Car c’est bien d’engagement dont il est question ; engagement social aussi bien qu’amoureux. Comment établir un vivre-ensemble qui ne brime pas la liberté individuelle ? Comment sortir des carcans que nous imposent nos conditionnements sociaux sans tout foutre en l’air ? Comment vivre sans constamment être limité·e·s par l’idée de notre finitude ?

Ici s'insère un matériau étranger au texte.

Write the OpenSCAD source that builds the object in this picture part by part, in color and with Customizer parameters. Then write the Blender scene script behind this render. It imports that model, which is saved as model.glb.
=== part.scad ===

La force de ce texte tient au fait qu’il ne s’agit pas simplement d’une énième pièce à propos des relations de couple ou de l’amour. Par son écriture fragmentée et épurée, mais d’une précision chirurgicale, Brullemans parvient à évoquer avec une grande justesse tous les paradoxes de l’amour contemporain et de la relation à l’autre. Sa mise en scène, habile et réfléchie, appuie d’ailleurs cette absence de fioritures, laissant toute la place aux silences et aux non-dits, aux gestes et aux regards, dans un enchaînement de moments intimes et d’ellipses qui touchent successivement à ce qui fait mal et à ce qui fait du bien, et ce, sans jamais que la morale ne s’en mêle.

Virtualités

On ne peut s’empêcher, tout au long de ce spectacle, d’y voir une influence foucaldienne, et c’est peut‑être aussi ce qui lui permet d’éviter l’écueil du cliché. C’est particulièrement vrai en ce qui a trait à l’idée de « rouvrir des virtualités relationnelles et affectives », souhait formulé par le philosophe en 1981 dans « De l’amitié comme mode de vie » et « Le triomphe social du plaisir sexuel ». Pour Michel Foucault, il était nécessaire que nous « imagin[ions] et cré[ions] un nouveau droit relationnel » qui permettrait « que tous les types possibles de relations puissent exister et ne soient pas empêchés, bloqués ou annulés par des institutions relationnellement appauvrissantes ». C’est en partie à ce genre de réflexion que nous invite Brullemans. Comment assumer notre liberté individuelle tout en demeurant solidaire au sein de nos relations ? Cette inadéquation apparaît, par exemple, lorsque le couple Justin/Émilie s’interroge sur les limites de l’adultère. Quels gestes en font partie ? Y a-t-il des circonstances atténuantes ? Comment marier devoirs familiaux et ambitions professionnelles, désir et sentiment amoureux ? Quelle place doivent occuper les compromis, les mensonges ou les secrets dans nos relations amoureuses (ou sociales) afin d’en assurer le maintien ?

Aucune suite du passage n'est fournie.